Political Science (Barnard)

POLS UN3401 Democracy and Dictatorship in Europe. 3 points.

This course will examine the development of democracies and dictatorships in Europe from the French Revolution to the present day. It will analyze the nature and dynamics of European political history and use the European experience as a foundation upon which to build a broader understanding of how different types of political regimes emerge, function and are sustained over time. Prior knowledge of European history and comparative politics is welcome, but not presumed.

POLS BC3505 COLL: MAKING DEMOCRACY WORK. 4.00 points.

Beginning in the mid-1970s a democratic wave swept the globe. It started in Southern Europe, spread throughout Latin America, parts of East Asia and Africa, and engulfed the former Soviet bloc. In all, dozens of new democracies emerged during the late twentieth century and by the early 21st century there were more democracies in the world than there had ever been before. Over the last decade and a half, however, a democratic undertow has sent in. Many new democracies have slid back towards dictatorship and many old democracies have experienced significant problems as well. This colloquium will exam the literature on democratic consolidation and backsliding, providing students with an overview of the most important theories about what makes democracy work—or not

Sociology

SOCI UN3000 SOCIAL THEORY. 4.00 points.

Prerequisites: Sophomore standing.
Prerequisites: Sophomore standing.

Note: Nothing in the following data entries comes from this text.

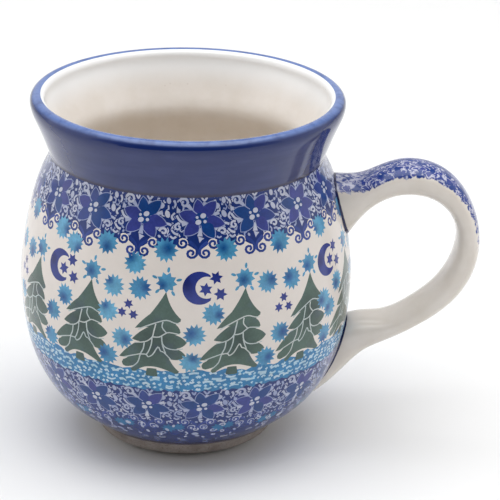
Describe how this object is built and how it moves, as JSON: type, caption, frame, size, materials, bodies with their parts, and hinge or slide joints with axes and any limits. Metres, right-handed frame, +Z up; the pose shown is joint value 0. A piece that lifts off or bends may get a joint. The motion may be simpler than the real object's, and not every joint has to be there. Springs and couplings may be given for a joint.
{
  "type": "stoneware mug",
  "caption": "Round-bellied stoneware mug with a flared cobalt collar, one strap handle, a bare turned foot and a stamped winter forest pattern under clear glaze.",
  "frame": {"origin": "on the cup's axis, in the plane that the foot stands on", "axes": "+Z up along the cup's axis and out of its mouth; +X from the axis towards the handle"},
  "size_m": [0.1328, 0.096, 0.1033],
  "materials": {
    "stoneware": "fired clay, hidden under the glaze",
    "bare_foot": "unglazed, matt grey-brown",
    "slip": "fired slip, hidden under the glaze",
    "stamped_belly": "clear gloss over a stamped blue and green pattern on cream",
    "cobalt": "gloss cobalt",
    "cream_liner": "gloss cream",
    "stamped_handle": "gloss cream, stamped blue on its back"
  },
  "bodies": {
    "root": {"stoneware_body": "stoneware", "foot_ring": "bare_foot", "strap_handle": "stoneware", "upper_slip_joint": "slip", "lower_slip_joint": "slip", "belly_glaze": "stamped_belly", "collar_glaze": "cobalt", "liner_glaze": "cream_liner", "handle_glaze": "stamped_handle"}
  },
  "joints": []
}
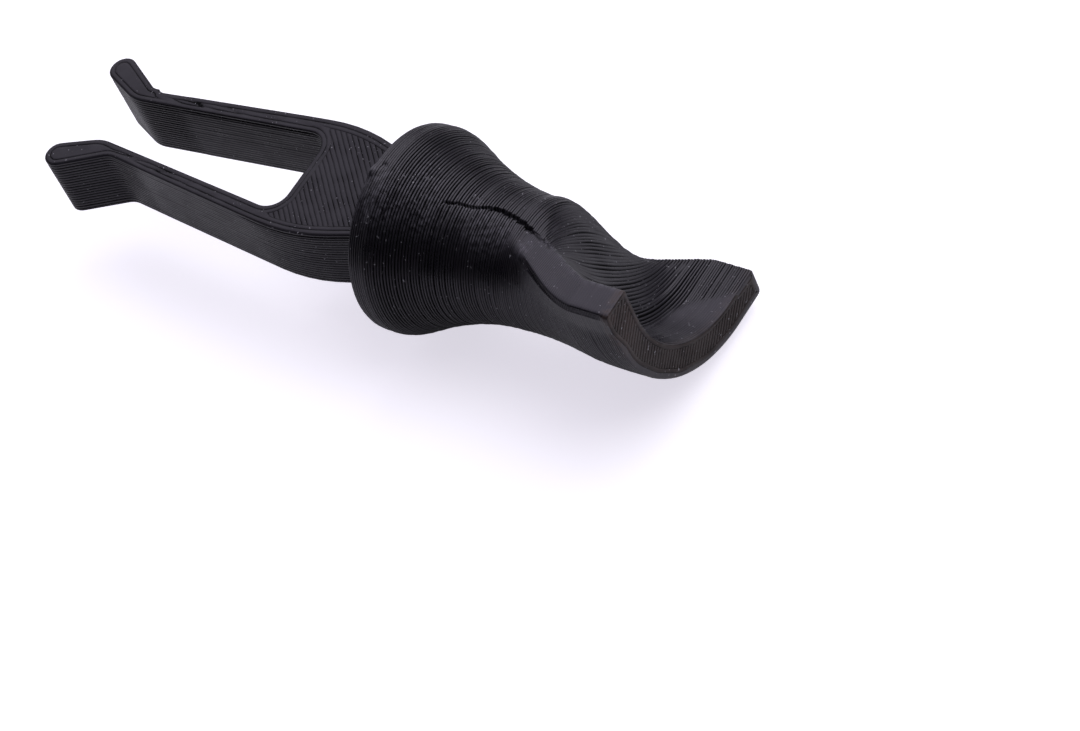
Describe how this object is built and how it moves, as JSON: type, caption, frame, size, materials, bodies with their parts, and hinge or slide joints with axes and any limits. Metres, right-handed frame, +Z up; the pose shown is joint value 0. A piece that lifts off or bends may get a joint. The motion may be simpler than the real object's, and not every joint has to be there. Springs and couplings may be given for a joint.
{
  "type": "clay stamp",
  "caption": "Small printed clay stamp: a round-collared head that turns into a curved stamping band, on a flat fork with two springy hooked prongs that plugs into its back.",
  "frame": {"origin": "Under the middle of the tool's length and width, at the level of the lowest point of the round collar.", "axes": "+X along the tool from the fork's tips to the stamping face, +Y across the fork, +Z up, square to the fork's flat faces."},
  "size_m": [0.0592, 0.0168, 0.0168],
  "materials": {
    "printed_plastic": "satin black, with printed layer lines"
  },
  "bodies": {
    "head": {"stamp_head": "printed_plastic"},
    "fork": {"fork_clip": "printed_plastic"}
  },
  "joints": [
    {"name": "fork_pull", "type": "slide", "parent": "head", "child": "fork", "axis": [-1, 0, 0], "range_m": [0, 0.0073]}
  ]
}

Required for all sociology majors. Prerequisite: at least one sociology course of the instructor's permission. Theoretical accounts of the rise and transformations of modern society in the19th and 20th centuries. Theories studied include those of Adam Smith, Tocqueville, Marx, Durkheim, Max Weber, Roberto Michels. Selected topics: individual, society, and polity; economy, class, and status: organization and ideology; religion and society; moral and instrumental action

Fall 2024: SOCI UN3000
Course Number Section/Call Number Times/Location Instructor Points Enrollment
SOCI 3000 001/10913 M W 2:40pm - 3:55pm
330 Uris Hall
Ryan Hagen 4.00 51/60
Spring 2025: SOCI UN3000
Course Number Section/Call Number Times/Location Instructor Points Enrollment
SOCI 3000 001/00080 T Th 11:40am - 12:55pm
504 Diana Center
Andrew Anastasi 4.00 0/60

Theatre (Barnard)

THTR V3141 Socialism/Communism in Performance. 4 points.

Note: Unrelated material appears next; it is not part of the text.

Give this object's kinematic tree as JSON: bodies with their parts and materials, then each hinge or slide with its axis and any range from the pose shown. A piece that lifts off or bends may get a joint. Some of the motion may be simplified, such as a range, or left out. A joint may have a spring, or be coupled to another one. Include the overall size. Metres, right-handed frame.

Not offered during 2023-2024 academic year.

Prerequisites: Sophomore standing. Enrollment limited to 16 students.

Analyzes dramatic texts and performances under the Communist regimes behind the Iron Curtain before 1989. Principal focus is on Czech, Polish, and East German playwrights and their productions; we will consider their work in both legal and illegal contexts. In order to gain a wider understanding of the diversity of underground performative cultures, works from Hungary, Romania, and Slovenia will be considered as well. The seminar also attends to dissident performative activities in the framework of the 1980s revolutions, and reflects on works by western authors and emigrant/diasporic writers produced on stages behind the Iron Curtain.  Fulfills one (of two) required courses in dramatic literature for Theatre/Drama and Theatre Arts major.

THTR V3152 Nazism in Performance. 4 points.

BC: Fulfillment of General Education Requirement: The Visual and Performing Arts (ART).

Prerequisites: Course enrollment limited to 16; permission of instructor given at first class meeting.

Explores the cultivation of national and transnational performances as a significant force of National Socialism, at the same time as challenging the notion of “Nazi Theatre” as monolithic formation. The core of the course inquires into the dialectical analysis of artistic creations in diverse art genres, while working towards an understanding of the social dramaturgy of such events as staging the Führer and the racialized body of the privileged people. Nazism did not harbor ideologies without benefits for the allied nations. Thus, the dynamic performance of transnationalism among the “brothers in arms” will be included as well, in order to elucidate how works of art crossing into the Third Reich were reimagined, sometimes in ways challenging to the presumed values of the state stage. Fulfills one (of two) required courses in dramatic literature for Theatre/Drama and Theatre Arts major.